== Data provided ==
--- begin ---
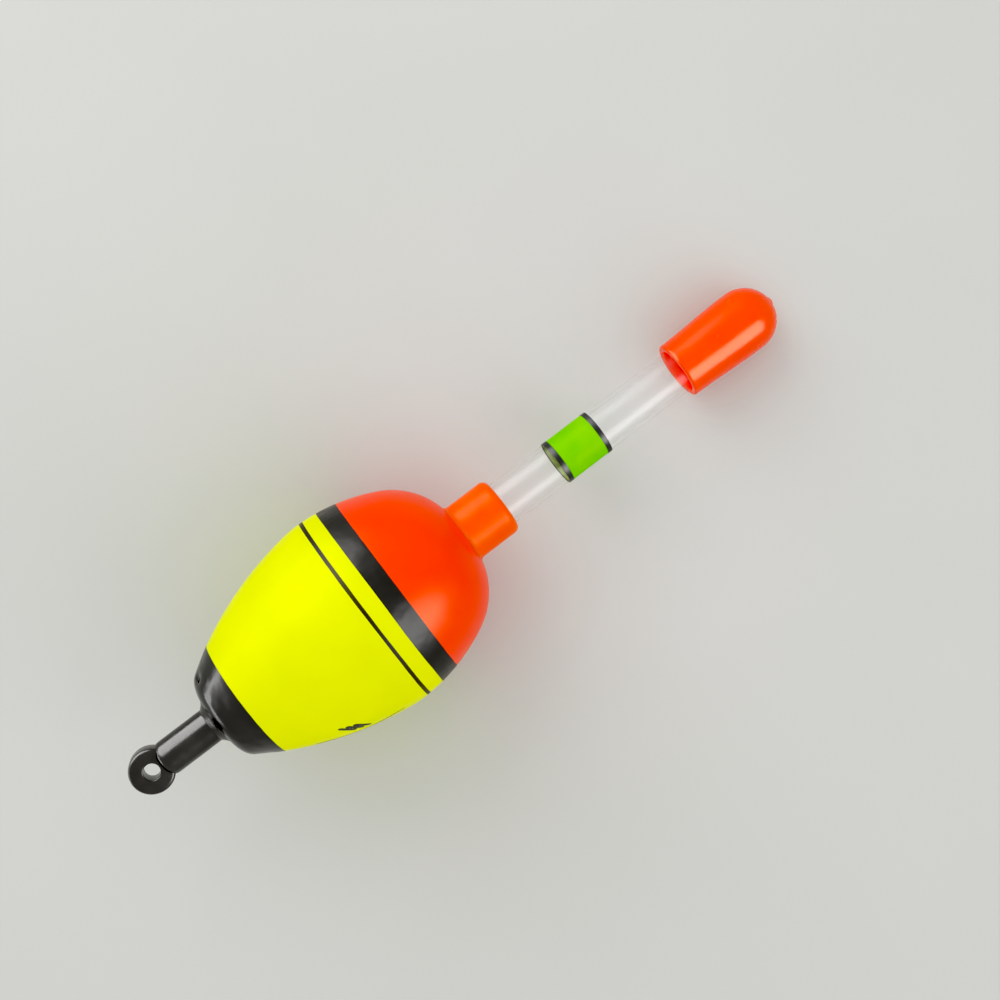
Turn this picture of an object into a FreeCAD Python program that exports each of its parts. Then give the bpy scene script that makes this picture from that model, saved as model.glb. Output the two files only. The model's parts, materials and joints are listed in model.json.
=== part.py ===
import FreeCAD, Part
import math
import os
import Sketcher

# A line float for night fishing, lying on its side. Each sub-part is drawn upright about the
# float's axis: x is the distance from that axis and the height counts from the centre of the
# line-eye hole at the tail. All lengths are millimetres.
# Placing lays the float down with its cap along +X, tilted until the belly and the cap touch one
# level surface. The origin stays at the centre of the line-eye hole.

DRIVING_SIZES = (
    # alias, value, meaning
    ("eye_radius", 3.0, "outside of the line eye"),
    ("eye_thickness", 2.8, "line eye, flat side to flat side"),
    ("eye_hole_radius", 1.1, "hole for the line"),
    ("eye_rim_round", 0.45, "rounding of the eye's outer rim"),
    ("eye_roll", 10.0, "degrees that the eye is rolled about the float's axis"),
    ("stem_start", 1.4, "end wall of the round stem, just past the hole"),
    ("stem_radius", 2.38, "stem between the eye and the body"),
    ("stem_end_round", 0.3, "rounding of the stem's end wall"),
    ("flange_start", 9.3, "where the stem widens to its flange"),
    ("flange_radius", 3.3, "flange against the body"),
    ("flange_rim", 0.25, "thickness of the flange's rim"),
    ("spigot_radius", 1.5, "spigot glued into the body and the weight"),
    ("spigot_end", 24.5, "inner end of the spigot"),
    ("body_start", 10.4, "flat tail end of the body"),
    ("body_end", 49.6, "flat top end of the body"),
    ("corner_arc", 2.8, "rounding of the tail end"),
    ("flank_arc", 46.69, "arc of the lower body"),
    ("flank_centre", 37.02, "height of that arc's centre"),
    ("crown_arc", 10.76, "arc just below the widest ring"),
    ("belly_radius", 13.8, "widest ring of the body"),
    ("belly_height", 32.93, "height of the widest ring"),
    ("shoulder_arc", 25.28, "arc above the widest ring"),
    ("dome_arc", 10.23, "arc of the shoulder below the collar"),
    ("dome_centre", 39.74, "height of that arc's centre"),
    ("coat", 0.4, "thickness of a colour coat"),
    ("ink", 0.15, "thickness of the thin line"),
    ("tail_coat_end", 15.0, "edge between black and yellow"),
    ("line_start", 33.65, "thin line, lower edge"),
    ("line_end", 34.15, "thin line, upper edge"),
    ("band_start", 36.25, "wide band, lower edge"),
    ("band_end", 38.9, "wide band, upper edge"),
    ("pocket_radius", 3.9, "pocket for the weight"),
    ("weight_start", 11.0, "lower end of the weight"),
    ("weight_end", 24.5, "upper end of the weight"),
    ("tube_radius", 3.0, "outside of the antenna tube"),
    ("tube_bore", 2.5, "inside radius of the tube, for a 4.5 mm light stick"),
    ("tube_start", 45.0, "lower end of the tube, inside the body"),
    ("tube_end", 96.9, "upper end of the tube, inside the cap"),
    ("stop_start", 41.0, "lower end of the plug under the light stick"),
    ("stop_end", 44.8, "upper end of that plug, a film of glue below the tube"),
    ("collar_radius", 4.0, "outside of the collar"),
    ("collar_end", 56.2, "top of the collar"),
    ("collar_flare", 0.7, "hollow rounding at the collar's foot"),
    ("collar_round", 0.7, "rounding of the collar's top edge"),
    ("film", 0.1, "thickness of the green sleeve"),
    ("film_start", 65.8, "green sleeve, lower edge"),
    ("film_end", 71.2, "green sleeve, upper edge"),
    ("film_ring_width", 0.8, "width of each black end ring"),
    ("film_ring", 0.12, "thickness of each black end ring"),
    ("cap_start", 85.2, "mouth of the cap"),
    ("cap_end", 101.1, "tip of the cap"),
    ("cap_bore", 3.05, "inside radius of the cap, running on the tube"),
    ("cap_bore_end", 96.4, "where the cap's inner dome starts"),
    ("cap_mouth_radius", 3.95, "outside of the cap at its mouth"),
    ("cap_radius", 4.3, "outside of the cap at its dome"),
    ("cap_dome", 96.5, "centre of the cap's dome"),
    ("cap_taper_end", 95.5, "where the cap's wall stops widening"),
    ("cap_lip", 0.35, "rounding of both edges of the mouth"),
    ("nib_radius", 0.9, "foot of the small round nib on the cap's tip"),
)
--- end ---
== Stated problem ==
Each line of the listing should be echoed back exactly.

== Exercise response ==
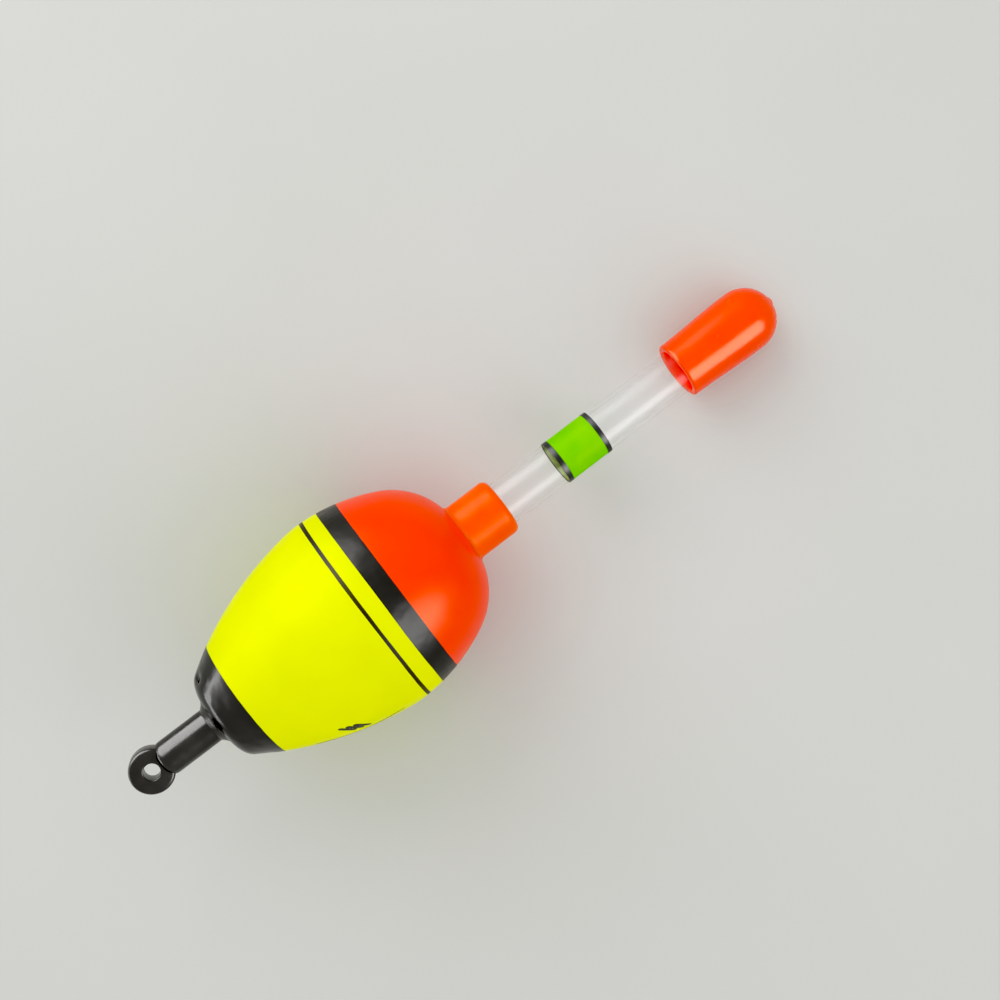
Turn this picture of an object into a FreeCAD Python program that exports each of its parts. Then give the bpy scene script that makes this picture from that model, saved as model.glb. Output the two files only. The model's parts, materials and joints are listed in model.json.
=== part.py ===
import FreeCAD, Part
import math
import os
import Sketcher

# A line float for night fishing, lying on its side. Each sub-part is drawn upright about the
# float's axis: x is the distance from that axis and the height counts from the centre of the
# line-eye hole at the tail. All lengths are millimetres.
# Placing lays the float down with its cap along +X, tilted until the belly and the cap touch one
# level surface. The origin stays at the centre of the line-eye hole.

DRIVING_SIZES = (
    # alias, value, meaning
    ("eye_radius", 3.0, "outside of the line eye"),
    ("eye_thickness", 2.8, "line eye, flat side to flat side"),
    ("eye_hole_radius", 1.1, "hole for the line"),
    ("eye_rim_round", 0.45, "rounding of the eye's outer rim"),
    ("eye_roll", 10.0, "degrees that the eye is rolled about the float's axis"),
    ("stem_start", 1.4, "end wall of the round stem, just past the hole"),
    ("stem_radius", 2.38, "stem between the eye and the body"),
    ("stem_end_round", 0.3, "rounding of the stem's end wall"),
    ("flange_start", 9.3, "where the stem widens to its flange"),
    ("flange_radius", 3.3, "flange against the body"),
    ("flange_rim", 0.25, "thickness of the flange's rim"),
    ("spigot_radius", 1.5, "spigot glued into the body and the weight"),
    ("spigot_end", 24.5, "inner end of the spigot"),
    ("body_start", 10.4, "flat tail end of the body"),
    ("body_end", 49.6, "flat top end of the body"),
    ("corner_arc", 2.8, "rounding of the tail end"),
    ("flank_arc", 46.69, "arc of the lower body"),
    ("flank_centre", 37.02, "height of that arc's centre"),
    ("crown_arc", 10.76, "arc just below the widest ring"),
    ("belly_radius", 13.8, "widest ring of the body"),
    ("belly_height", 32.93, "height of the widest ring"),
    ("shoulder_arc", 25.28, "arc above the widest ring"),
    ("dome_arc", 10.23, "arc of the shoulder below the collar"),
    ("dome_centre", 39.74, "height of that arc's centre"),
    ("coat", 0.4, "thickness of a colour coat"),
    ("ink", 0.15, "thickness of the thin line"),
    ("tail_coat_end", 15.0, "edge between black and yellow"),
    ("line_start", 33.65, "thin line, lower edge"),
    ("line_end", 34.15, "thin line, upper edge"),
    ("band_start", 36.25, "wide band, lower edge"),
    ("band_end", 38.9, "wide band, upper edge"),
    ("pocket_radius", 3.9, "pocket for the weight"),
    ("weight_start", 11.0, "lower end of the weight"),
    ("weight_end", 24.5, "upper end of the weight"),
    ("tube_radius", 3.0, "outside of the antenna tube"),
    ("tube_bore", 2.5, "inside radius of the tube, for a 4.5 mm light stick"),
    ("tube_start", 45.0, "lower end of the tube, inside the body"),
    ("tube_end", 96.9, "upper end of the tube, inside the cap"),
    ("stop_start", 41.0, "lower end of the plug under the light stick"),
    ("stop_end", 44.8, "upper end of that plug, a film of glue below the tube"),
    ("collar_radius", 4.0, "outside of the collar"),
    ("collar_end", 56.2, "top of the collar"),
    ("collar_flare", 0.7, "hollow rounding at the collar's foot"),
    ("collar_round", 0.7, "rounding of the collar's top edge"),
    ("film", 0.1, "thickness of the green sleeve"),
    ("film_start", 65.8, "green sleeve, lower edge"),
    ("film_end", 71.2, "green sleeve, upper edge"),
    ("film_ring_width", 0.8, "width of each black end ring"),
    ("film_ring", 0.12, "thickness of each black end ring"),
    ("cap_start", 85.2, "mouth of the cap"),
    ("cap_end", 101.1, "tip of the cap"),
    ("cap_bore", 3.05, "inside radius of the cap, running on the tube"),
    ("cap_bore_end", 96.4, "where the cap's inner dome starts"),
    ("cap_mouth_radius", 3.95, "outside of the cap at its mouth"),
    ("cap_radius", 4.3, "outside of the cap at its dome"),
    ("cap_dome", 96.5, "centre of the cap's dome"),
    ("cap_taper_end", 95.5, "where the cap's wall stops widening"),
    ("cap_lip", 0.35, "rounding of both edges of the mouth"),
    ("nib_radius", 0.9, "foot of the small round nib on the cap's tip"),
)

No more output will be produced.